Extended Memory

As mentioned previously, the memory map on a system based on the 286 or higher processor can extend beyond the 1MB boundary that exists when the processor is in real mode.

On a 286 or 386SX system, the extended memory limit is 16MB (16-bit addressing); on a 386DX, 486, Pentium, Pentium MMX, or Pentium Pro system, the extended memory limit is 4GB (4,096MB, using 32-bit addressing). Systems based on the Pentium II and newer processors have a limit of 64GB (65,536MB, using 36-bit addressing).

For a system to address memory beyond the first megabyte, the processor must be in protected mode—the native mode of 286 and higher processors.

On a 286, only programs designed to run in protected mode can take advantage of extended memory; 386 and higher processors offer another mode, called virtual real mode, which enables extended memory to be, in effect, chopped into 1MB pieces (each its own real-mode session).

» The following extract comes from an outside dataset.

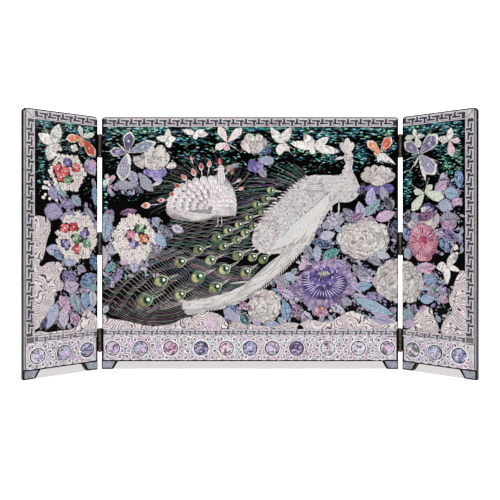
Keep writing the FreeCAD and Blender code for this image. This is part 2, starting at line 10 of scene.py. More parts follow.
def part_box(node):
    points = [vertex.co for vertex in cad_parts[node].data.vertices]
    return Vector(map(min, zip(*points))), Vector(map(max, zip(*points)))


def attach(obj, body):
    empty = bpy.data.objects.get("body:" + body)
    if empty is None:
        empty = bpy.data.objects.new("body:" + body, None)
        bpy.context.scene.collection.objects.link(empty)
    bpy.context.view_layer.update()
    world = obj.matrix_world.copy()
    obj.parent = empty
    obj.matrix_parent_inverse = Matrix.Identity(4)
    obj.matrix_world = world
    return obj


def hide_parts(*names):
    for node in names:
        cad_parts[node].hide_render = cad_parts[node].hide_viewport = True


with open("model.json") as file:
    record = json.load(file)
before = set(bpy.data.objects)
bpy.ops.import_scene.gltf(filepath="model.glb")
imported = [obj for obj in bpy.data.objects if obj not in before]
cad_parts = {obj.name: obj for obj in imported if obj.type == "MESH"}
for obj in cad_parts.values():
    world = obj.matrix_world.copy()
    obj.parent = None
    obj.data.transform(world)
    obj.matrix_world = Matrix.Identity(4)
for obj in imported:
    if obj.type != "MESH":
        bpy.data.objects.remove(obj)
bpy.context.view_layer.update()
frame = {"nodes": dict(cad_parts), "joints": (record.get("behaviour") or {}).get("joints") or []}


# ================================================================ the room
# A pale floor under the screen, a white backdrop, and broad soft lamps in front and above.
# The camera stands level, a little above the middle of the screen.
board_low, board_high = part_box("centre_board")
front = board_low.y

camera_data = bpy.data.cameras.new("camera")
camera_data.lens = 45
camera_data.sensor_width = 36
camera_data.shift_y = -0.031
camera = bpy.data.objects.new("camera", camera_data)
camera.location = (0, front - 0.819, 0.176)
camera.rotation_euler = (radians(90), 0, 0)
bpy.context.collection.objects.link(camera)
bpy.context.scene.camera = camera
bpy.context.scene.view_settings.view_transform = "Standard"

screen_middle, screen_foot = (0, 0, 0.16), (0, 0, 0)
for lamp_name, place, aim, width, depth, watts in (
        ("front_lamp", (-0.5, -1.5, 1.45), screen_middle, 1.6, 0.9, 24.5),
        ("side_lamp", (1.3, -1.2, 1.0), screen_middle, 0.9, 0.9, 8),
        ("top_lamp", (0, -0.1, 1.9), screen_foot, 2.4, 2.0, 29)):
    lamp_data = bpy.data.lights.new(lamp_name, "AREA")
    lamp_data.shape = "RECTANGLE"
    lamp_data.size = width
    lamp_data.size_y = depth
    lamp_data.energy = watts
    lamp = bpy.data.objects.new(lamp_name, lamp_data)
    lamp.location = place
    lamp.rotation_euler = (Vector(aim) - Vector(place)).to_track_quat("-Z", "Y").to_euler()
    bpy.context.collection.objects.link(lamp)


def painted(name, values):
    """A plain paint: a material with values set on its shader, by the sockets' names."""
    paint = bpy.data.materials.new(name)
    paint.use_nodes = True
    for socket, value in values.items():
        paint.node_tree.nodes["Principled BSDF"].inputs[socket].default_value = value
    return paint


def sheet(name, size, paint, place=(0, 0, 0), turn=(0, 0, 0)):
    """A flat square sheet of the room."""
    bpy.ops.mesh.primitive_plane_add(size=size, location=place, rotation=turn)
    bpy.context.object.name = name
    bpy.context.object.data.materials.append(paint)
    return bpy.context.object


bpy.ops.object.select_all(action="DESELECT")
floor_paint = painted("floor_paint", {
    "Base Color": (0.93, 0.925, 0.92, 1), "Roughness": 0.7,
    "Emission Color": (1, 1, 1, 1), "Emission Strength": 0.34})
floor = sheet("floor", 8, floor_paint, (0, 0, -0.0004))
wall_paint = painted("backdrop_paint", {"Emission Color": (1, 1, 1, 1), "Emission Strength": 1})
wall = sheet("backdrop", 8, wall_paint, (0, 3, 2), (radians(90), 0, 0))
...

Virtual real mode also enables several of these sessions to be running simultaneously in protected areas of memory. They can be seen as DOS prompt sessions or windows within Windows 9x/Me, NT, 2000, XP, or OS/2.

Although several DOS programs can be running at once, each is still limited to a maximum of 640KB of memory because each session simulates a real-mode environment, right down to the BIOS and Upper Memory Area.

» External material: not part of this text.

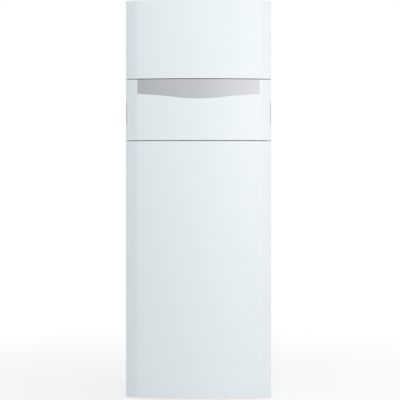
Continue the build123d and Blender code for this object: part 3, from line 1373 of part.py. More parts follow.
def heating_pump():
    """The heating pump, with its riser up to the drum."""
    body = pump(HEATING_PUMP_X, HEATING_PUMP_Y)
    z = DRUM_Z + RISER_RISE
    reach = math.sqrt(DRUM_RADIUS**2 - (DRUM_Y - HEATING_PUMP_Y) ** 2)
    points = [
        (HEATING_PUMP_X + PUMP_RADIUS - RISER_RADIUS, HEATING_PUMP_Y, LEVEL_Z),
        (RISER_X, HEATING_PUMP_Y, LEVEL_Z),
        (RISER_X, HEATING_PUMP_Y, z),
        (DRUM_X + reach + RISER_RADIUS / 2, HEATING_PUMP_Y, z),
    ]
    return body + bent_rod(points, RISER_RADIUS, GAS_BEND)


def charging_pump():
    """The charging pump over the cylinder's nozzle, with its link to the plates."""
    body = pump(COLD_X, CHARGING_PUMP_Y)
    y = PLATE_REAR_Y - LINK_RADIUS - PUMP_NOZZLE / 2
    link = rod_x(PLATE_RIGHT_X, COLD_X, y, LEVEL_Z, LINK_RADIUS)
    return body + link


def diverter_valve():
    """The diverter valve with its actuator and its links to the pump and the plates."""
    x1 = DIVERTER_X + DIVERTER_WIDTH
    y1 = DIVERTER_Y + DIVERTER_DEPTH
    top = SHELF_TOP + DIVERTER_HEIGHT
    valve = block(DIVERTER_X, x1, DIVERTER_Y, y1, SHELF_TOP, top)
    inset = ACTUATOR_INSET
    y0 = DIVERTER_Y + inset
    valve += block(DIVERTER_X + inset, x1 - inset, y0, y1 - inset, top, top + ACTUATOR_HEIGHT)
    y = (DIVERTER_Y + y1) / 2
    valve += rod_x(PLATE_RIGHT_X, DIVERTER_X + inset, y, LEVEL_Z, LINK_RADIUS)
    return valve + rod_x(x1 - inset, HEATING_PUMP_X - PUMP_RADIUS, y, LEVEL_Z, LINK_RADIUS)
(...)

Running several programs at once in virtual real mode, called multitasking, requires software that can manage each program and keep them from crashing into one another. OS/2; Windows 9x/Me; and Windows NT, 2000, and XP all do this.

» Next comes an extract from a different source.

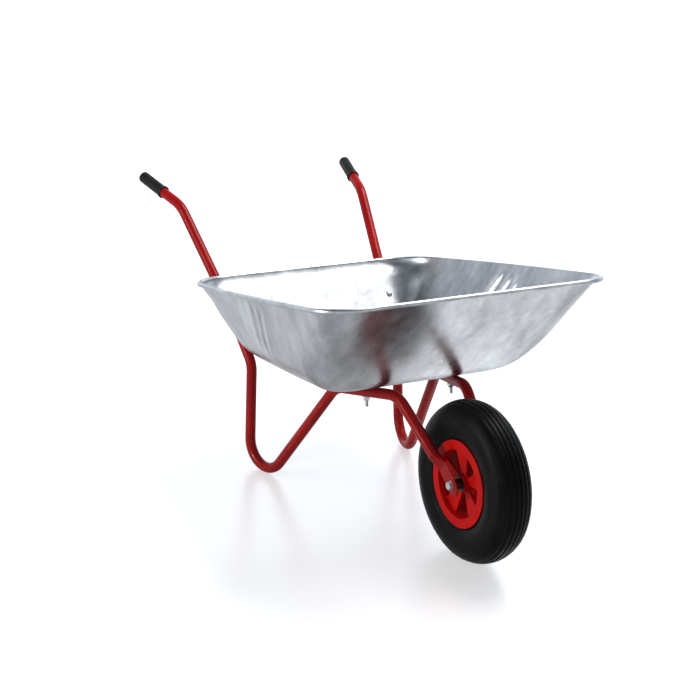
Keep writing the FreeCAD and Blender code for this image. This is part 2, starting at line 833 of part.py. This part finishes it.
def main():
    nodes = build_nodes()
    middle = (nodes["left_grip"].optimalBoundingBox(False, False).XMin + tyre_radius) / 2
    print(f"axle at x = {-middle:.3f}, z = {tyre_radius:.3f}")
    os.makedirs("parts", exist_ok=True)
    for name, shape in nodes.items():
        shape.translate(V(-middle, 0, 0))
        print(f"{name:22s} solids {len(shape.Solids)} valid {shape.isValid()} volume {shape.Volume:.0f}")
        shape.exportStep(f"parts/{name}.step")


main()
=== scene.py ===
import bmesh
import bpy
import json
import math
from mathutils import Matrix, Vector

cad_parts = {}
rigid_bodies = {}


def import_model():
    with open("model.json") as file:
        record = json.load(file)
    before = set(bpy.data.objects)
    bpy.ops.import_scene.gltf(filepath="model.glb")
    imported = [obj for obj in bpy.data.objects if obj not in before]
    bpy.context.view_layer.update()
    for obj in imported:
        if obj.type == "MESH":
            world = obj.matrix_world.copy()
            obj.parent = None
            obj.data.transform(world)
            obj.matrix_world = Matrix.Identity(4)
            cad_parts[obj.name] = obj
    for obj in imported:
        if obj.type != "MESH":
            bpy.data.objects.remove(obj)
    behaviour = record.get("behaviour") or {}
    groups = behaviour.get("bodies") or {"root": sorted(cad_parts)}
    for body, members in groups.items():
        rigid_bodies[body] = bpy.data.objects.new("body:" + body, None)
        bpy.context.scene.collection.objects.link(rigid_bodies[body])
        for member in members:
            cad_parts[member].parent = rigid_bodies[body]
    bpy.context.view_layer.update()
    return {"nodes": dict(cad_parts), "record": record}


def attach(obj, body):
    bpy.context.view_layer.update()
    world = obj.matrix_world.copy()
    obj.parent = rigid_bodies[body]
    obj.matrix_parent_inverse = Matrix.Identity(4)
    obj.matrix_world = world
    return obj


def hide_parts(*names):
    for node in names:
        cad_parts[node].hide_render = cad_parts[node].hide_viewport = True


# A garden barrow: galvanised tray, red tube frame, red plastic rim and black air tyre.
# Metres. +X points forward to the wheel, +Y to the left, +Z up.

for leftover in list(bpy.data.objects):
    bpy.data.objects.remove(leftover)
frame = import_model()
nodes = frame["nodes"]
LEFT = Vector((0, 1, 0))
AXLE = Vector((0.479221, 0, 0.18))
HANDLE_END = Vector((-0.65178, 0.29127, 0.6073))
HANDLE_BEND = Vector((-0.49778, 0.25796, 0.5686))


# Finishes

def finish_named(name):
    finish = bpy.data.materials.new(name)
    finish.use_nodes = True
    return finish, finish.node_tree, finish.node_tree.nodes["Principled BSDF"]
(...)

The 286 and higher CPU chips also run in what is termed real mode, which enables full compatibility with the 8088 CPU chip installed on the PC/XT-type computer. Real mode enables you to run DOS programs one at a time on an AT-type system just as you would on a PC/XT.

However, an AT-type system running in real mode, particularly a system based on the 386 through Pentium 4 or Athlon, is really functioning as little more than a turbo PC. In real mode, these processors can emulate the 8086 or 8088, but they can't operate in protected mode at the same time.

For that reason, the 386 and above also provide a virtual real mode that operates under protected mode. This enables real-mode programs to execute under the control of a protected-mode operating system, such as Win9x/Me or NT/2000/XP.

XMS Memory

Microsoft, Intel, AST Corp., and Lotus Development developed the extended memory specification (XMS) in 1987 to specify how programs would use extended memory. The XMS specification functions on systems based on the 286 or higher and enables real-mode programs (those designed to run in DOS) to use extended memory and another block of memory usually out of the reach of DOS.

Before XMS, there was no way to ensure cooperation between programs that switched the processor into protected mode and used extended memory. There was also no way for one program to know what another had been doing with the extended memory because none of them could see that memory while in real mode.

HIMEM.SYS becomes an arbitrator of sorts that first grabs all the extended memory for itself and then doles it out to programs that know the XMS protocols. In this manner, several programs that use XMS memory can operate together under DOS on the same system, switching the processor into and out of protected mode to access the memory.

XMS rules prevent one program from accessing memory that another has in use. Because Windows 3.x is a program manager that switches the system to and from protected mode in running several programs at once, it has been set up to require XMS memory to function.

Windows 9x/Me operates mostly in protected mode, but still calls on real mode for access to many system components. Windows NT, 2000, and XP are true protected-mode operating systems, as is OS/2. Extended memory can be made to conform to the XMS specification by installing a device driver in the CONFIG.SYS file.

The most common XMS driver is HIMEM.SYS, which is included with Windows 3.x and later versions of DOS, starting with 4.0 and up. Windows 9x/Me and NT/2000/XP automatically allow XMS functions in DOS prompt sessions, and you can configure full-blown DOS-mode sessions to allow XMS functions as well.